[Object modeling scripts]
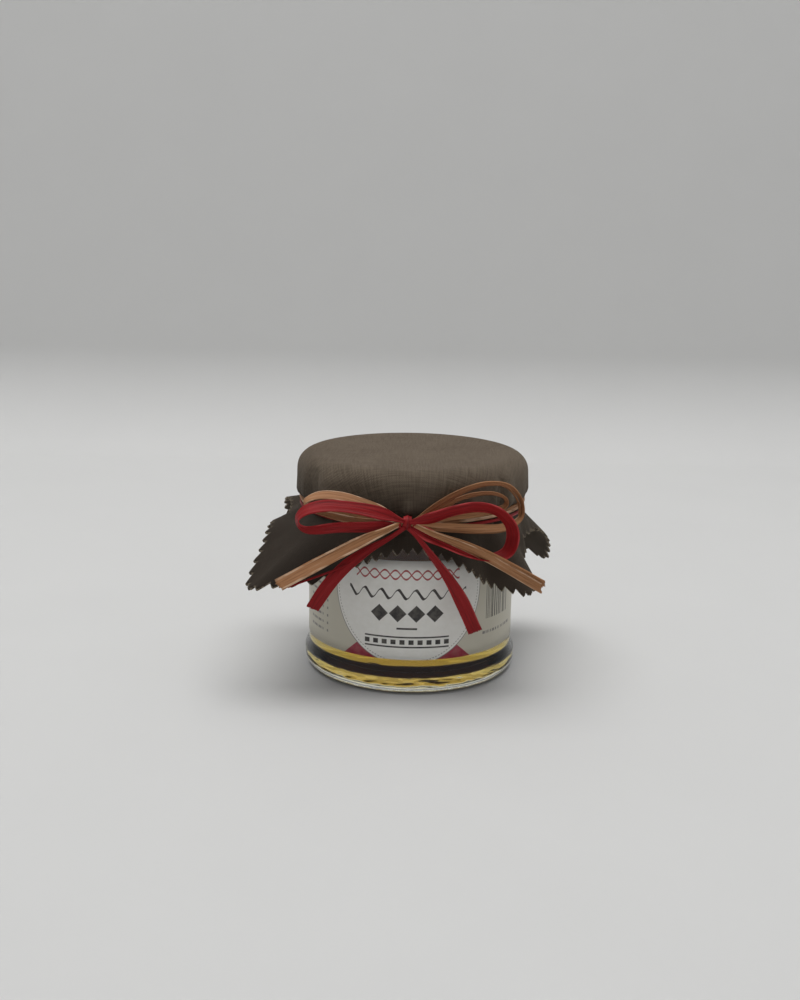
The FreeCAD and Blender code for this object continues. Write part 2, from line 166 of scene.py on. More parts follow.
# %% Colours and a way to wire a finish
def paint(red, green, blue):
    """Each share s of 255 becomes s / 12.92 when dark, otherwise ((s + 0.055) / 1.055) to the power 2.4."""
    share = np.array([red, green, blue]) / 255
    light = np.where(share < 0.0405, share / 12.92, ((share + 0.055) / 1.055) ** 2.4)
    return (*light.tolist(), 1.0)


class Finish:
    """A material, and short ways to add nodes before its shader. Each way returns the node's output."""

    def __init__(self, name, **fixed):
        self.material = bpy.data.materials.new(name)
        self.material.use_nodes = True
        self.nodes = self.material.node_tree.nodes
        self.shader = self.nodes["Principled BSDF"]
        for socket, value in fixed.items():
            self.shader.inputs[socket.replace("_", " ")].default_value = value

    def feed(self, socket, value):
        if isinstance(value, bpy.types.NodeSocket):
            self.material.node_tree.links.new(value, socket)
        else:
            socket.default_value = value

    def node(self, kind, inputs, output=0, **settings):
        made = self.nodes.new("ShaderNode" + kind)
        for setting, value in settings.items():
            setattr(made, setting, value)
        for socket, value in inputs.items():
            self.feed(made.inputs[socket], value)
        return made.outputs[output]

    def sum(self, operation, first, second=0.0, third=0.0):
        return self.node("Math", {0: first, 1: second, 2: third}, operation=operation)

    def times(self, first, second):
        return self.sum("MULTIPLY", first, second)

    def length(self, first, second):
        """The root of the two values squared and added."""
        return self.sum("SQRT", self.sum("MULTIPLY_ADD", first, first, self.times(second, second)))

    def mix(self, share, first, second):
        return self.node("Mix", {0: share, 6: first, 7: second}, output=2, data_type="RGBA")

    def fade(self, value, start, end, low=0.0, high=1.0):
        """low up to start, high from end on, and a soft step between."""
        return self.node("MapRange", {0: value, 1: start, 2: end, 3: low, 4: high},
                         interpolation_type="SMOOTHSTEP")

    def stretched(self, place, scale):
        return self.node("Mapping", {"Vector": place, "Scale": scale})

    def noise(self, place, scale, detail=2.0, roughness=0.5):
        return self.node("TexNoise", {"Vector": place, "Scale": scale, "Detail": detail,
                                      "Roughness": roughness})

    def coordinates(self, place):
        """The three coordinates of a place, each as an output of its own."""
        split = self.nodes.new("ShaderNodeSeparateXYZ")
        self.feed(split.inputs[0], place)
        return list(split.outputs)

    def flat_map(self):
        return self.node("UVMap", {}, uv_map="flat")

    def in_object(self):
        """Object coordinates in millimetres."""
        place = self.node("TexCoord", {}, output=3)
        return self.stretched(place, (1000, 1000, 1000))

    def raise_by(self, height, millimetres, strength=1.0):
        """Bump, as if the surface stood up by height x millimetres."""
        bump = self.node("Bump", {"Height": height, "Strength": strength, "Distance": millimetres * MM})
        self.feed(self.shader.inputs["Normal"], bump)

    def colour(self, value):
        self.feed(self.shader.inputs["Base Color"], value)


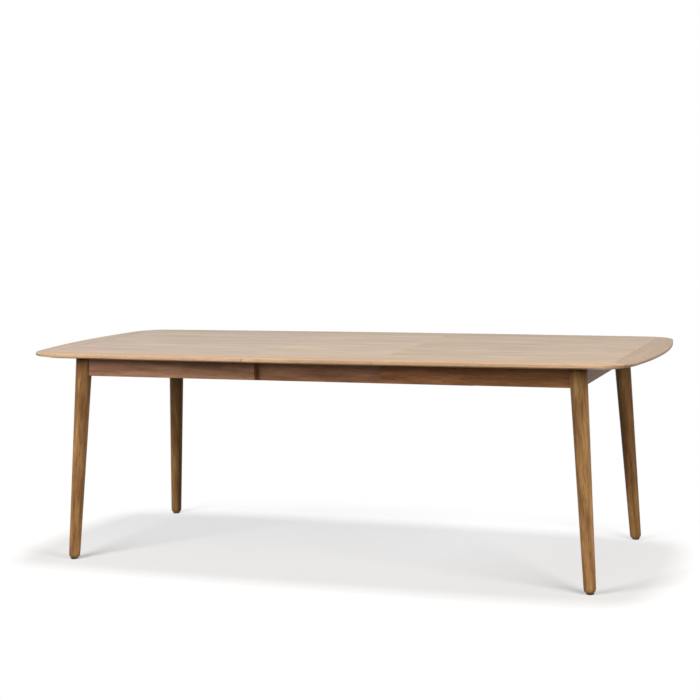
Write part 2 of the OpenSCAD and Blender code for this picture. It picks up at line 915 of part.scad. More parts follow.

# [Task]
Restate all of the entries above precisely.

# [Task solution]
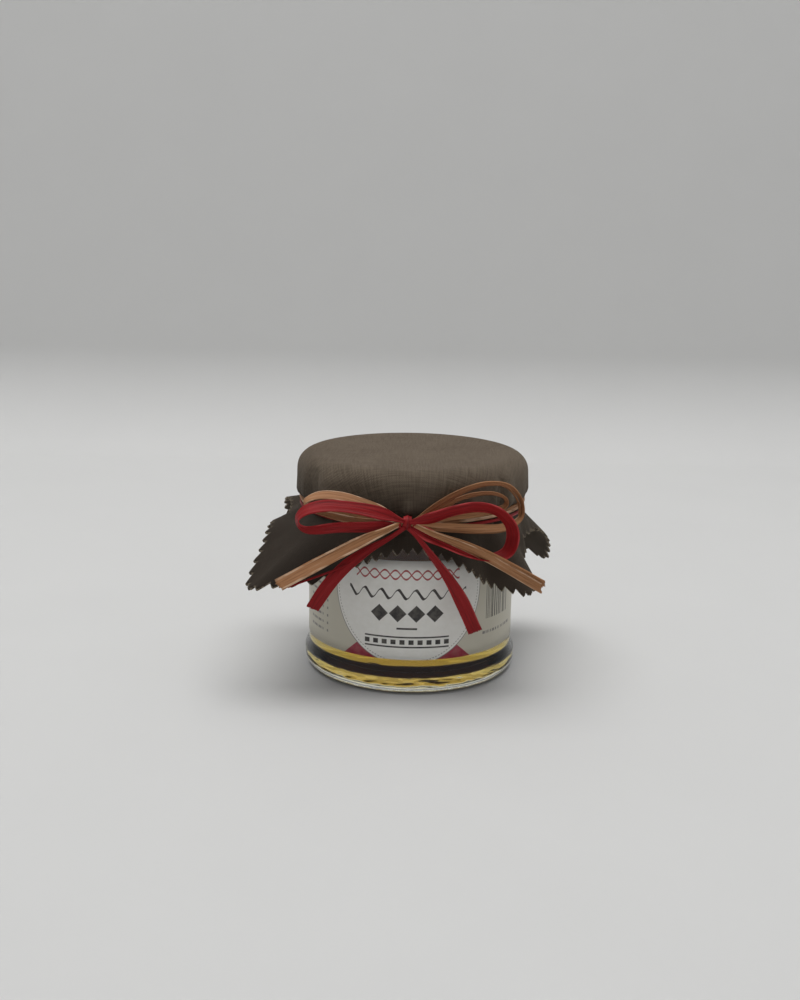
The FreeCAD and Blender code for this object continues. Write part 2, from line 166 of scene.py on. More parts follow.
# %% Colours and a way to wire a finish
def paint(red, green, blue):
    """Each share s of 255 becomes s / 12.92 when dark, otherwise ((s + 0.055) / 1.055) to the power 2.4."""
    share = np.array([red, green, blue]) / 255
    light = np.where(share < 0.0405, share / 12.92, ((share + 0.055) / 1.055) ** 2.4)
    return (*light.tolist(), 1.0)


class Finish:
    """A material, and short ways to add nodes before its shader. Each way returns the node's output."""

    def __init__(self, name, **fixed):
        self.material = bpy.data.materials.new(name)
        self.material.use_nodes = True
        self.nodes = self.material.node_tree.nodes
        self.shader = self.nodes["Principled BSDF"]
        for socket, value in fixed.items():
            self.shader.inputs[socket.replace("_", " ")].default_value = value

    def feed(self, socket, value):
        if isinstance(value, bpy.types.NodeSocket):
            self.material.node_tree.links.new(value, socket)
        else:
            socket.default_value = value

    def node(self, kind, inputs, output=0, **settings):
        made = self.nodes.new("ShaderNode" + kind)
        for setting, value in settings.items():
            setattr(made, setting, value)
        for socket, value in inputs.items():
            self.feed(made.inputs[socket], value)
        return made.outputs[output]

    def sum(self, operation, first, second=0.0, third=0.0):
        return self.node("Math", {0: first, 1: second, 2: third}, operation=operation)

    def times(self, first, second):
        return self.sum("MULTIPLY", first, second)

    def length(self, first, second):
        """The root of the two values squared and added."""
        return self.sum("SQRT", self.sum("MULTIPLY_ADD", first, first, self.times(second, second)))

    def mix(self, share, first, second):
        return self.node("Mix", {0: share, 6: first, 7: second}, output=2, data_type="RGBA")

    def fade(self, value, start, end, low=0.0, high=1.0):
        """low up to start, high from end on, and a soft step between."""
        return self.node("MapRange", {0: value, 1: start, 2: end, 3: low, 4: high},
                         interpolation_type="SMOOTHSTEP")

    def stretched(self, place, scale):
        return self.node("Mapping", {"Vector": place, "Scale": scale})

    def noise(self, place, scale, detail=2.0, roughness=0.5):
        return self.node("TexNoise", {"Vector": place, "Scale": scale, "Detail": detail,
                                      "Roughness": roughness})

    def coordinates(self, place):
        """The three coordinates of a place, each as an output of its own."""
        split = self.nodes.new("ShaderNodeSeparateXYZ")
        self.feed(split.inputs[0], place)
        return list(split.outputs)

    def flat_map(self):
        return self.node("UVMap", {}, uv_map="flat")

    def in_object(self):
        """Object coordinates in millimetres."""
        place = self.node("TexCoord", {}, output=3)
        return self.stretched(place, (1000, 1000, 1000))

    def raise_by(self, height, millimetres, strength=1.0):
        """Bump, as if the surface stood up by height x millimetres."""
        bump = self.node("Bump", {"Height": height, "Strength": strength, "Distance": millimetres * MM})
        self.feed(self.shader.inputs["Normal"], bump)

    def colour(self, value):
        self.feed(self.shader.inputs["Base Color"], value)


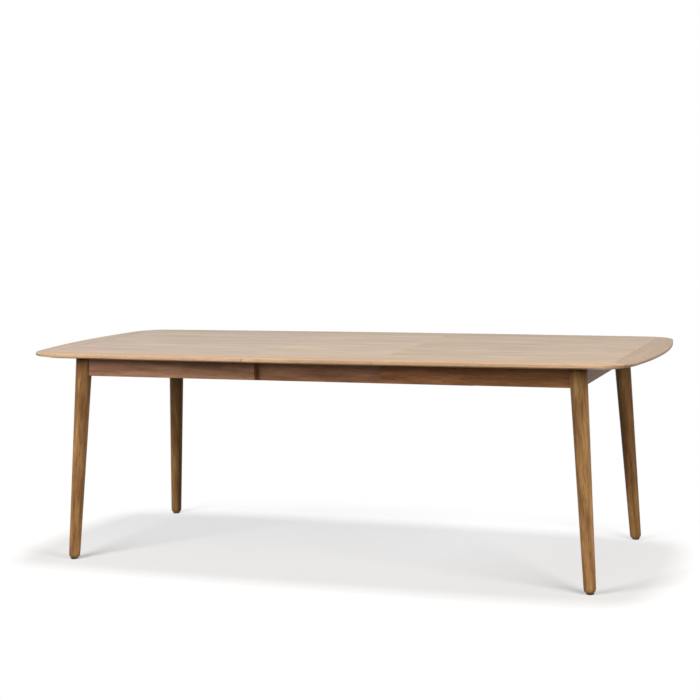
Write part 2 of the OpenSCAD and Blender code for this picture. It picks up at line 915 of part.scad. More parts follow.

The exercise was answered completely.